Before getting too involved try free things first. May be it is the fan header, try plugging a known good fan into the fan header that the CPU is using. If the good fan fails to turn the header is bad. Try your old CPU fan in a known good header and see if it works, the old fan may still be good. If the CPU fan header is bad try a different fan header, go into BIOS under fan settings and for the new header that the CPU fan is now using, turn the fan speed up to 80% or something you are comfortable with. While you are in BIOS, check to see if the original fan header for the CPU has been turned off. If the power cable for the CPU fan is too short to reach a different header, you can buy an extension for very little.
Can confirm that my CPU fan is now working. Plugged it into the CHA3 FAN header and works perfectly. However, I'd still like for my previous questions to be answered since this feels more like a temporary solution. Thank you so much!
 
Running your CPU fan off a chassis header seems like a fine long-term solution. This isn't worth replacing a motherboard over.

If you run out of fan headers, just use a few Y-adapters. As long as the collective wattage of the fans doesn't exceed the wattage of the headers (12W per header; see your manual, page 1-14), you'll be fine. A typical fan uses about 1W (see the specifications for your fans), so you should have no problems running multiple fans off a single header with Y-adapters.

You could also use a PWM-aware fan hub.

Asus gives instructions here on how to disable the CPU fan error by setting it to "ignore."
 
Running your CPU fan off a chassis header seems like a fine long-term solution. This isn't worth replacing a motherboard over.

If you run out of fan headers, just use a few Y-adapters. As long as the collective wattage of the fans doesn't exceed the wattage of the headers (12W per header; see your manual, page 1-14), you'll be fine.

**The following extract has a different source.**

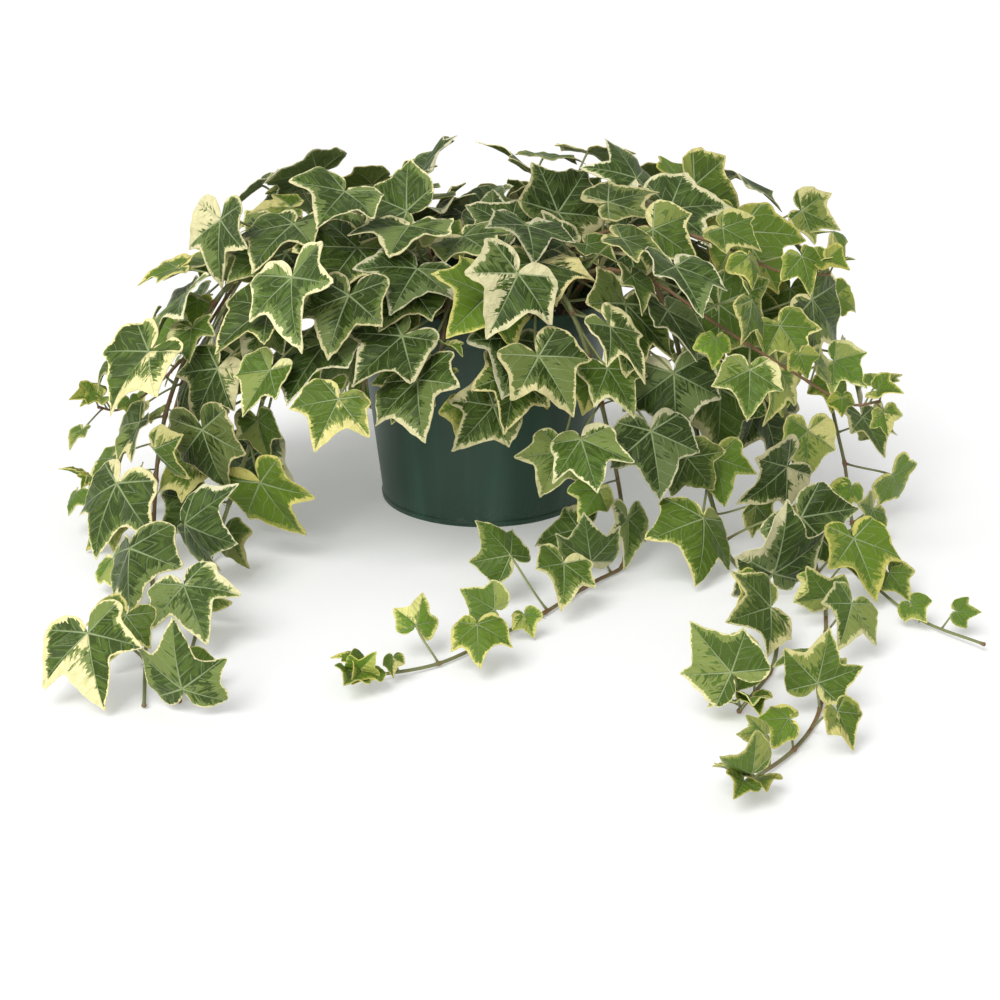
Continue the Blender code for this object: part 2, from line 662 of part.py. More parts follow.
def build_pot(home, cutters, material):
    """The turned pot: a flat base on a small foot, a wall with draft, and a stepped rim."""
    def wall(z):
        return POT_BASE_RADIUS + POT_DRAFT * z

    band = POT_HEIGHT - RIM_HEIGHT
    inner_band = band + POT_WALL
    profile = (
        (0.0, POT_FLOOR),
        (wall(POT_FLOOR) - POT_WALL, POT_FLOOR),
        (wall(inner_band) - POT_WALL, inner_band),
        (wall(inner_band) + RIM_STEP - POT_WALL, inner_band),
        (wall(POT_HEIGHT) + RIM_STEP - POT_WALL, POT_HEIGHT),
        (wall(POT_HEIGHT) + RIM_STEP, POT_HEIGHT),
        (wall(band) + RIM_STEP, band),
        (wall(band), band),
        (wall(FOOT_HEIGHT) + FOOT_STEP, FOOT_HEIGHT),
        (wall(0.0) + FOOT_STEP, 0.0),
        (0.0, 0.0),
    )
    bm = bmesh.new()
    verts = [bm.verts.new((radius, 0.0, height)) for radius, height in profile]
    for a, b in zip(verts, verts[1:]):
        bm.edges.new((a, b))
    pot = add_object("pot", finish_bmesh(bm, "pot"), home, material)
    turn = pot.modifiers.new("turn", "SCREW")
    turn.steps = POT_SEGMENTS
    turn.render_steps = POT_SEGMENTS
    turn.use_merge_vertices = True
    turn.merge_threshold = 0.00001
    turn.use_normal_calculate = True
    bm = bmesh.new()
    for number in range(DRAIN_HOLES):
        angle = math.radians(30) + 2 * math.pi * number / DRAIN_HOLES
        place = Vector((DRAIN_RING * math.cos(angle), DRAIN_RING * math.sin(angle), POT_FLOOR / 2))
        bmesh.ops.create_cone(
            bm, cap_ends=True, segments=DRAIN_SIDES, radius1=DRAIN_RADIUS, radius2=DRAIN_RADIUS,
            depth=POT_FLOOR * 4, matrix=Matrix.Translation(place),
        )
    cut(pot, "drain_holes", bm, cutters)
    return pot


def cut(thing, name, bm, cutters):
    """Cuts the solids in this bmesh out of the object."""
    cutter = add_object(name, finish_bmesh(bm, name), cutters)
    cutter.hide_render = True
    cutter.display_type = "WIRE"
    hole = thing.modifiers.new(name, "BOOLEAN")
    hole.operation = "DIFFERENCE"
    hole.object = cutter


def build_soil(vines, home, cutters, material):
    """The root ball: it fills the pot, is uneven on top, and has a socket for each stem."""
    rng = random.Random(LEAF_SEED)
    low = POT_FLOOR + SOIL_GAP
    shoulder = SOIL_TOP - SOIL_BUMP
    slack = POT_WALL + SOIL_GAP
    edge = pot_radius(shoulder) - slack
    bm = bmesh.new()
    bmesh.ops.create_cone(
        bm, cap_ends=True, segments=SOIL_SEGMENTS, radius1=pot_radius(low) - slack, radius2=edge,
        depth=shoulder - low, matrix=Matrix.Translation((0.0, 0.0, (shoulder + low) / 2)),
    )
    top = max(bm.faces, key=lambda face: face.calc_center_median().z)
    bmesh.ops.inset_region(bm, faces=[top], thickness=edge * SOIL_RING)
    bmesh.ops.inset_region(bm, faces=[top], thickness=edge * SOIL_RING)
    bmesh.ops.poke(bm, faces=[top])
    for vert in bm.verts:
        if vert.co.z > shoulder - SOIL_GAP and math.hypot(vert.co.x, vert.co.y) < edge * (1 - SOIL_RING / 2):
            vert.co.z = SOIL_TOP + rng.uniform(-SOIL_BUMP, SOIL_BUMP)
    bmesh.ops.triangulate(bm, faces=bm.faces)
    soil = add_object("soil", finish_bmesh(bm, "soil"), home, material)
    bm = bmesh.new()
    for vine in vines:
        radius = (vine.radius + SOCKET_GAP) / math.cos(math.pi / SOCKET_SIDES)
        place = Vector((vine.route[0][0], vine.route[0][1], SOIL_TOP - SOCKET_GAP))
        bmesh.ops.create_cone(
            bm, cap_ends=True, segments=SOCKET_SIDES, radius1=radius, radius2=radius,
            depth=ROOT_DEPTH * 2, matrix=Matrix.Translation(place),
        )
    cut(soil, "stem_sockets", bm, cutters)
    return soil


def make_material(name, colour, roughness):
    material = bpy.data.materials.new(name)
    material.use_nodes = True
    shader = material.node_tree.nodes["Principled BSDF"]
    shader.inputs["Base Color"].default_value = (*colour, 1.0)
    shader.inputs["Roughness"].default_value = roughness
    shader.inputs["Metallic"].default_value = 0.0
    material.diffuse_color = (*colour, 1.0)
    return material


def main():
    for thing in list(bpy.data.objects):
        bpy.data.objects.remove(thing)
    home = bpy.data.collections.new("potted_variegated_english_ivy")
    cutters = bpy.data.collections.new("cutters")
    bpy.context.scene.collection.children.link(home)
    bpy.context.scene.collection.children.link(cutters)
    vines = all_vines()
    leaves = grow_leaves(vines)
    build_pot(home, cutters, make_material("pot_plastic", (0.020, 0.050, 0.036), 0.42))
    build_soil(vines, home, cutters, make_material("potting_soil", (0.035, 0.022, 0.014), 0.95))
    for number, vine in enumerate(vines):
        shift = 0.015 * (number % 3)
        leafage = make_material(f"{vine.name}_leafage", (0.10 + shift, 0.20 + shift, 0.09), 0.45)
        shade(build_vine(vine, leaves[vine.name], home, leafage))


if __name__ == "__main__":
    main()
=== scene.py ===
"""The looks of a variegated English ivy in a round nursery pot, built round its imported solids.

Each leafy stem's solid is replaced by a stem with its stalks and by finely lobed, veined and variegated
blades, in the same places. The plant is laid out here as it is in the part's own source.
"""

import math
import random
from collections import namedtuple
from functools import lru_cache

import bmesh
import bpy
import numpy as np
from bpy.props import FloatProperty, FloatVectorProperty, IntProperty, PointerProperty
from mathutils import Matrix, Vector, noise
from mathutils.bvhtree import BVHTree


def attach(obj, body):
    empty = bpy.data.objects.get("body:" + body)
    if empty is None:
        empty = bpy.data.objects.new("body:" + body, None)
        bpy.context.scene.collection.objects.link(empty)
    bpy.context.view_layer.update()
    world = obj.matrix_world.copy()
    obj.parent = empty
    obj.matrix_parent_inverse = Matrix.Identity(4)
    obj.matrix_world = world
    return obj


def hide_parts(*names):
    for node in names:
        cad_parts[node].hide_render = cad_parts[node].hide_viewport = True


bl_info = {
    "name": "Potted Variegated Ivy",
    "version": (1, 0, 0),
    "blender": (4, 5, 0),
    "location": "3D View > Sidebar > Ivy",
    "description": "Dresses a variegated ivy in a nursery pot with leaves, stems, soil and a plain studio",
    "category": "Object",
}

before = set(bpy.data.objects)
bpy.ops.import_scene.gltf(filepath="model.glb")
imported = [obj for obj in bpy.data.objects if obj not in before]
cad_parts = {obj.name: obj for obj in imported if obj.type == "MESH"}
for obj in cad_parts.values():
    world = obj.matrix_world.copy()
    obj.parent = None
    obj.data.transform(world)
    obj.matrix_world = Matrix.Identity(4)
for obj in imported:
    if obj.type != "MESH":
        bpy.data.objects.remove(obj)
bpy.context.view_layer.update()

# Driving sizes of the pot, in metres
POT_HEIGHT = 0.125
POT_BASE_RADIUS = 0.060
POT_DRAFT = 0.112
POT_WALL = 0.0016
POT_FLOOR = 0.0022
RIM_HEIGHT = 0.015
RIM_STEP = 0.0042
FOOT_HEIGHT = 0.0035
FOOT_STEP = 0.0008
POT_SEGMENTS = 32
POT_TURN_STEPS = 128
DRAIN_HOLES = 6
DRAIN_RADIUS = 0.0055
DRAIN_RING = 0.043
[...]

A typical fan uses about 1W (see the specifications for your fans), so you should have no problems running multiple fans off a single header with Y-adapters.

You could also use a PWM-aware fan hub.

Asus gives instructions here on how to disable the CPU fan error by setting it to "ignore."
Thank you very much. I appreciate all the help I've received, glad to say that my CPU fan is working perfectly again, and hasn't even passed 70c under a torture test. Thank you!
 
That's a well known workaround for this kind of problem. However, there is one catch: now you don't get the warning when the fan fails (because that only works on CPU_FAN header). As a safety precaution I would advise running any temp checking software and monitoring CPU temperature this way.
 
Thank you very much for this suggestion, however I have a few questions. If something does go wrong with the fan in the future should I plug in the CPU fan into another header, will it still give me the same warnings and alerts that the main CPU fan header would have? Can I set the same fan curve for it in a header different from the dedicated fan header? Are there any other unforseen consequences from using an alternate header for the CPU fan that I'm not thinking of? Will I have to disable the CPU fan error triggers in order to bypass the error should I use a different header? Is there truly no way that the PSU is responsible for somehow shorting out these headers, and that it could do more damage to others? Thank you

A different fan header than the CPU_FAN and CPU_OPT [they are shared] will not give you the same warning as CHA-FAN 1, 2 or 3. If the CPU gets too hot the computer will shut down, however I don't like to trust an over heated CPU to tell me the fan failed. Using a chassis fan should be a stop gap measure until you can get another motherboard. A good fan will last several years, Noctua guarantees their fans for 6 years for example. The fan curve [speed] on your motherboard, according to the factory, is adjustable. The chassis fans CHA_FAN 1, 2 and 3 yield the same voltage as the CPU fan header, so there is no issue, it will not damage your fan. You will need to bypass the CPU fan warning in order to boot into Windows. A weak or otherwise faulty PSU can destroy any electrical component in a computer.